Author's Category Battle
| Category | INMOTION AIR | HIBOY S2 |
|---|---|---|
| Weight | ❌ Slightly heavier overall | ✅ Marginally lighter to lift |
| Range | ✅ More usable distance | ❌ Shorter real range |
| Max Speed | ❌ Slower capped speed | ✅ Higher top speed |
| Power | ✅ Stronger peak punch | ❌ Weaker peak output |
| Battery Size | ✅ Slightly bigger pack | ❌ Marginally smaller pack |
| Suspension | ❌ No suspension at all | ✅ Rear springs included |
| Design | ✅ Cleaner, integrated look | ❌ More generic, cabling visible |
| Safety | ✅ Better grip, stability | ❌ Solid tyres, wet skittish |
| Practicality | ✅ Commuter-friendly, fuss-free | ❌ More upkeep, quirks |
| Comfort | ✅ Softer feel most surfaces | ❌ Buzzier, harsher overall |
| Features | ✅ Solid app, good basics | ❌ Features but rough edges |
| Serviceability | ✅ Better parts via dealers | ❌ More DIY, online chasing |
| Customer Support | ✅ Strong brand-led network | ❌ Budget-level online support |
| Fun Factor | ✅ Stable, confident fun | ❌ Fun but slightly sketchy |
| Build Quality | ✅ Tighter, fewer rattles | ❌ More flex, more noise |
| Component Quality | ✅ Better chosen hardware | ❌ Obvious cost-cutting |
| Brand Name | ✅ Strong PEV pedigree | ❌ Mass-market budget image |
| Community | ✅ Enthusiast-leaning owners | ✅ Huge budget user base |
| Lights (visibility) | ❌ Less flashy presence | ✅ Side lights very visible |
| Lights (illumination) | ✅ Strong, focused headlight | ❌ Bright but less refined |
| Acceleration | ✅ Smooth, grippy push | ❌ Lively but traction-limited |
| Arrive with smile factor | ✅ Calm, confident arrival | ❌ Fun but more tense |
| Arrive relaxed factor | ✅ Less fatigue, more trust | ❌ Harsher, more tiring |
| Charging speed | ❌ Slightly slower per Wh | ✅ Charges pack a bit faster |
| Reliability | ✅ Fewer known quirks | ❌ Error codes, rattling parts |
| Folded practicality | ✅ Secure latch, tidy shape | ❌ Stiffer, more wobble risk |
| Ease of transport | ❌ Slightly bulkier feel | ✅ Tiny edge in portage |
| Handling | ✅ Planted, predictable steering | ❌ Twitchier, surface-sensitive |
| Braking performance | ✅ Balanced, controllable stops | ❌ Strong but grabby, traction |
| Riding position | ✅ Relaxed upright stance | ❌ Less comfy for tall riders |
| Handlebar quality | ✅ Solid, minimal flex | ❌ More basic, less refined |
| Throttle response | ✅ Smooth sine-wave feel | ❌ More abrupt budget tune |
| Dashboard/Display | ✅ Clear, simple, readable | ❌ Functional but cheaper feel |
| Security (locking) | ✅ App lock, solid frame | ❌ App lock, weaker frame |
| Weather protection | ✅ Better sealing, IP rating | ❌ Lower rating, more risk |
| Resale value | ✅ Holds value better | ❌ Budget scooter depreciation |
| Tuning potential | ❌ Locked-down, commuter focus | ✅ Hackable, mod-happy crowd |
| Ease of maintenance | ✅ Drum, pneumatics manageable | ❌ Rattles, cheap parts wear |
| Value for Money | ❌ Costs a clear premium | ✅ Huge bang-per-euro |
Overall Winner Declaration
In the Numbers Freaks Corner, the INMOTION AIR scores 3 points against the HIBOY S2's 7. In the Author's Category Battle, the INMOTION AIR gets 31 ✅ versus 9 ✅ for HIBOY S2.

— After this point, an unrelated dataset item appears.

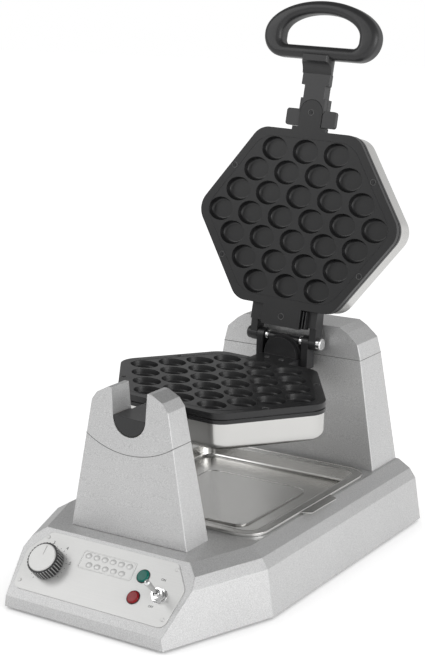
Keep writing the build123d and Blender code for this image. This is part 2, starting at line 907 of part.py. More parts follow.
def make_drip_tray():
    top = base_top + tray_rest_gap + tray_lip
    rim = rounded_box(tray_half_width, tray_front, tray_back, tray_corner, top - tray_sheet, top)
    lip = rounded_box(tray_half_width, tray_front, tray_back, tray_corner, top - tray_lip, top)
    lip -= rounded_box(tray_half_width - tray_sheet, tray_front + tray_sheet, tray_back - tray_sheet,
                       tray_corner - tray_sheet, top - tray_lip - 1, top + 1)
    pan_corner = tray_corner - tray_rim
    pan = rounded_box(tray_half_width - tray_rim, tray_front + tray_rim, tray_back - tray_rim, pan_corner,
                      top - tray_depth, top)
    pan = fillet(pan.faces().sort_by(Axis.Z)[0].edges(), pan_round)
    room = rounded_box(tray_half_width - tray_rim - tray_sheet, tray_front + tray_rim + tray_sheet,
                       tray_back - tray_rim - tray_sheet, pan_corner - tray_sheet,
                       top - tray_depth + tray_sheet, top + 1)
    room = fillet(room.faces().sort_by(Axis.Z)[0].edges(), pan_round - tray_sheet)
    floor = top - tray_depth
    pad = rounded_box(pad_half_width, pad_front, pad_back, pad_corner, floor + tray_sheet / 2,
                      floor + tray_sheet + pad_raise)
    return rim + lip + pan - room + pad


def make_tray_tab():
    """Finger tab on the right-hand rim."""
    top = base_top + tray_rest_gap + tray_lip
    edge = tray_half_width
    points = [(edge, tab_near), (edge + tab_reach, tab_near + tab_taper),
              (edge + tab_reach, tab_far - tab_taper), (edge, tab_far)]
    return prism(points, top - tray_sheet, top)


# Control panel, drawn flat: x across, y up the slope, z out of the panel


def make_control_plate():
    right = [(plate_low_half, plate_low_s), (plate_wide_half, plate_wide_s), (plate_high_half, plate_high_s)]
    face = make_face(Polyline(*mirrored_outline(right), close=True))
    face = fillet(face.vertices(), plate_round)
    plate = extrude(face, plate_sheet)
    plate -= Pos(knob_x, knob_s, 0) * Cylinder(shaft_pin_radius + 1, 6)
    plate -= Pos(lamp_x, lamp_green_s, 0) * Cylinder(lamp_hole_radius, 6)
    plate -= Pos(lamp_x, lamp_red_s, 0) * Cylinder(lamp_hole_radius, 6)
    plate -= Pos(toggle_x, toggle_s, 0) * Cylinder(bush_radius, 6)
    return panel_place * plate


def make_panel_rivets():
    rivets = []
    for x, s in rivet_places:
        head = rod_z(rivet_radius, plate_sheet, plate_sheet + rivet_height, x, s)
        rivets.append(panel_place * chamfer(head.edges().sort_by(Axis.Z)[-1], rivet_edge))
    return rivets


def make_knob_skirt():
    low = plate_sheet + knob_gap
    skirt = rod_z(knob_radius, low, low + knob_height - knob_cap)
    for index in range(knob_ribs):
        angle = 2 * math.pi * index / knob_ribs
        x = knob_radius * math.cos(angle)
        y = knob_radius * math.sin(angle)
        skirt -= rod_z(knob_rib_depth, low - 1, low + knob_height, x, y)
    skirt -= rod_z(shaft_pin_radius, low - 1, low + knob_bore)
    return panel_place * Pos(knob_x, knob_s, 0) * skirt


def make_knob_face():
    low = plate_sheet + knob_gap + knob_height - knob_cap
    top = low + knob_cap
    face = rod_z(knob_face_radius, low, top)
    face = chamfer(face.edges().sort_by(Axis.Z)[-1], knob_cap_edge)
    face -= block(-knob_mark_half, knob_mark_half, knob_mark_start, knob_face_radius - 1,
                  top - knob_mark_depth, top + 1)
    return panel_place * Pos(knob_x, knob_s, 0) * face


def make_knob_shaft():
    shaft = rod_z(shaft_pin_radius, -shaft_back, plate_sheet + knob_gap + knob_bore)
    return panel_place * Pos(knob_x, knob_s, 0) * shaft


def make_thermostat():
    across, along = thermostat_half
    body = block(-across, across, -along, along, -housing_wall - thermostat_depth,
                 -housing_wall - under_panel_gap)
    body -= rod_z(shaft_pin_radius + running_gap, -shaft_back - 0.5, 0)
    return panel_place * Pos(knob_x, knob_s, 0) * body


def make_lamp_lens(s):
    lens = rod_z(lamp_radius, plate_sheet, plate_sheet + lens_height)
    lens = fillet(lens.edges().sort_by(Axis.Z)[-1], lens_round)
    return panel_place * Pos(lamp_x, s, 0) * lens


def make_lamp_body(s):
    body = rod_z(lamp_hole_radius, plate_sheet - lamp_body_length, plate_sheet)
    return panel_place * Pos(lamp_x, s, 0) * body


def make_toggle_body():
    """Switch case below the panel with its threaded bush through it."""
    across, along = switch_half
    case = block(-across, across, -along, along, -housing_wall - switch_depth,
                 -housing_wall - under_panel_gap)
    case += rod_z(bush_radius, -housing_wall - 1, plate_sheet + bush_height)
    case -= rod_z(bush_bore + running_gap, -6, 20)
    return panel_place * Pos(toggle_x, toggle_s, 0) * case


def make_toggle_nut():
    nut = extrude(RegularPolygon(nut_flats / 2, 6, major_radius=False), nut_height)
    nut = Pos(0, 0, plate_sheet) * nut - rod_z(bush_radius, 0, 20)
    return panel_place * Pos(toggle_x, toggle_s, 0) * nut


def toggle_pivot():
    return plate_sheet + bush_height - pivot_below_bush


def make_toggle_lever():
    pivot = toggle_pivot()
    lever = Pos(0, 0, pivot) * Sphere(bush_bore)
    lever += Pos(0, 0, pivot + lever_length / 2) * Cone(lever_root_radius, lever_tip_radius, lever_length)
    lever += Pos(0, 0, pivot + lever_length) * Sphere(lever_tip_radius)
    return panel_place * Pos(toggle_x, toggle_s, 0) * lever


# Inside and at the back of the base


def make_terminal_block():
    across, along = terminal_half
    strip = block(-across, across, -along, along, 0, terminal_height)
    for index in range(4):
        x = (index - 1.5) * terminal_pitch
        strip -= rod_z(terminal_hole, terminal_floor, terminal_height + 2, x, 0)
    return Pos(terminal_place[0], front_y + terminal_place[1], bottom_plate_top) * strip


def make_cord_gland():
    flange = back_y + gland_flange
    gland = rod_y(gland_hole, back_y - housing_wall - gland_flange, back_y, gland_x, gland_z)
    gland += rod_y(gland_radius, back_y, flange, gland_x, gland_z)
    nose = Cone(gland_hole, gland_nose, gland_length - gland_flange)
    gland += Pos(gland_x, (flange + back_y + gland_length) / 2, gland_z) * Rot(-90, 0, 0) * nose
    return gland - rod_y(gland_bore, back_y - half_length, back_y + half_length, gland_x, gland_z)


def build():
    front_body, front_cap = make_front_post()
    rear_body, rear_cap = make_rear_post()
    plate = cast_plate()
    ring = ring_frame()
    shell = shell_pan()
    element = element_ring_solid()
    screws = rim_screws()
    grip = make_handle_grip()
    nodes = {
        "base_housing": make_base_housing(),
        "base_bottom_plate": make_bottom_plate(),
        "foot_screws": make_foot_screws(),
        "bottom_screws": make_bottom_screws(),
        "post_bolts": make_post_bolts(),
        "front_post_body": front_body,
        "front_post_cap": front_cap,
        "front_saddle": make_front_saddle(),
        "rear_post_body": rear_body,
        "rear_post_cap": rear_cap,
        "rear_bushing": make_rear_bushing(),
        "control_plate": make_control_plate(),
        "panel_rivets": make_panel_rivets(),
        "green_lamp_lens": make_lamp_lens(lamp_green_s),
        "green_lamp_body": make_lamp_body(lamp_green_s),
        "red_lamp_lens": make_lamp_lens(lamp_red_s),
        "red_lamp_body": make_lamp_body(lamp_red_s),
        "thermostat_body": make_thermostat(),
        "toggle_body": make_toggle_body(),
        "toggle_nut": make_toggle_nut(),
        "toggle_lever": make_toggle_lever(),
        "terminal_block": make_terminal_block(),
        "cord_gland": make_cord_gland(),
        "knob_skirt": make_knob_skirt(),
        "knob_face": make_knob_face(),
        "knob_shaft": make_knob_shaft(),
        "drip_tray": make_drip_tray(),
        "drip_tray_tab": make_tray_tab(),
        "lower_plate": iron_place * plate,
        "lower_ring": iron_place * ring,
        "lower_shell": iron_place * shell,
        "lower_element": iron_place * element,
        "lower_plate_screws": [iron_place * screw for screw in screws],
        "front_journal": iron_place * make_front_journal(),
        "rear_trunnion": iron_place * make_rear_trunnion(),
        "trunnion_screws": [iron_place * screw for screw in make_trunnion_screws()],
        "rotor_shaft": iron_place * make_rotor_shaft(),
        "hinge_pin": iron_place * make_hinge_pin(),
        "hinge_sleeve": iron_place * make_pin_sleeve(),
        "pin_head_right": iron_place * make_pin_head(1),
        "pin_head_left": iron_place * make_pin_head(-1),
        "upper_plate": lid_place * make_upper_plate(),
        "upper_ring": lid_place * turned_over(ring),
        "upper_shell": lid_place * turned_over(shell),
        "upper_element": lid_place * turned_over(element),
        "upper_plate_screws": [lid_place * turned_over(screw) for screw in screws],
        "tongue_screw": lid_place * lid_screw(tongue_screw_y, half_gap + plate_thick + tongue_screw_bite),
        "handle_screw": lid_place * lid_screw(-tongue_reach + 1, handle_screw_tip),
        "hinge_yoke": lid_place * make_hinge_yoke(),
        "handle_bracket": lid_place * make_handle_bracket(),
        "handle_collar": lid_place * make_handle_collar(grip),
        "handle_grip": lid_place * grip,
    }
    for index, (x, y) in enumerate(foot_places()):
        nodes["rubber_foot_%d" % (index + 1)] = make_foot(x, y)
    return nodes


os.makedirs("parts", exist_ok=True)
for name, solid in build().items():
    export_step(placed(solid), "parts/%s.step" % name)
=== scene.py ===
# %% [markdown]
# A bubble waffle maker, finished for its picture. The measured parts are already made in
# metres, so this lesson gives them surfaces and adds the small things that only the eye
# needs: rounded edges, printing, knurls and ribs. First the finished frame is loaded.

# %% Load the frame
import json
import math

import bmesh
import bpy
from mathutils import Matrix, Vector


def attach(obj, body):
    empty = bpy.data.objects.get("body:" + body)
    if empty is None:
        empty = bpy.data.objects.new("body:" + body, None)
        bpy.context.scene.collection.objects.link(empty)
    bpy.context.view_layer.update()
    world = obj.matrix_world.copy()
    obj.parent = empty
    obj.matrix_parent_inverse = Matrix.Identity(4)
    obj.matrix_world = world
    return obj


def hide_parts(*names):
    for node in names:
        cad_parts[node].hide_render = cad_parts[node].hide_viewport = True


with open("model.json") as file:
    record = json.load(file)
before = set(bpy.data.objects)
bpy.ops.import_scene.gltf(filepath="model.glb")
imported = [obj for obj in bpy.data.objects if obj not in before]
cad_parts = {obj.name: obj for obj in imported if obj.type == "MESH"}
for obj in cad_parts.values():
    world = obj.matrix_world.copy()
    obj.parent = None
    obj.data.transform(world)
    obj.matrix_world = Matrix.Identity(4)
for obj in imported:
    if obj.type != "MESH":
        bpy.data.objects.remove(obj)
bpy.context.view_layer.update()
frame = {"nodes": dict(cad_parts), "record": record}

# %% [markdown]
# Three places are used again and again: the sloped control panel, the lower half of the
# iron, which stands turned a little to the right, and the open lid. Each gets a matrix,
# so that a piece can be drawn flat and simple and then be put in place in one step.

# %% Places
MM = 0.001
SHIFT = -4.5
CENTRE_SHIFT = SHIFT * MM
PANEL_SLOPE = math.radians(43.0)
PANEL_EDGE = (0.0, -213.0 * MM + CENTRE_SHIFT, 14.3 * MM)
IRON_CENTRE = (0.0, 22.0 * MM + CENTRE_SHIFT, 185.0 * MM)
IRON_TILT = math.radians(2.1)
HINGE = Vector((0.0, 128.2 * MM, 17.2 * MM))
OPEN_ANGLE = math.radians(102.3)
panel_place = Matrix.Translation(PANEL_EDGE) @ Matrix.Rotation(PANEL_SLOPE, 4, "X")
iron_place = Matrix.Translation(IRON_CENTRE) @ Matrix.Rotation(IRON_TILT, 4, "Y")
lid_turn = Matrix.Translation(HINGE) @ Matrix.Rotation(-OPEN_ANGLE, 4, "X") @ Matrix.Translation(-HINGE)
lid_place = iron_place @ lid_turn
print("panel at", [round(v, 4) for v in panel_place.translation])

# %% [markdown]
# A surface pattern is arithmetic on numbers that change from point to point. Wiring that
# by hand hides the sum, so a small class stands for one number in a material and lets
# plain Python signs add the nodes. A second class holds the material being made.

# %% Shader arithmetic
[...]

Totals: INMOTION AIR scores 34, HIBOY S2 scores 16.
Based on the scoring, the INMOTION AIR is our overall winner. Between these two, the INMOTION AIR is the scooter I actually enjoy relying on. It might not win the discount battle, but it feels steadier, more grown-up, and far more reassuring when the road or weather are not playing nice. The Hiboy S2 fights hard on price and raw excitement-per-euro, yet its compromises in refinement and grip are hard to ignore once you've ridden both back to back. If your scooter is going to carry you to work, through traffic and across mixed surfaces, the AIR simply feels like the better companion. The Hiboy will happily be your cheap date to the party; the INMOTION is the one you trust to get you home again.
That's our verdict when we try to stay objective – but hey, riding is mostly about emotions anyway, so pick the one that will make you look forward to your commute every single day.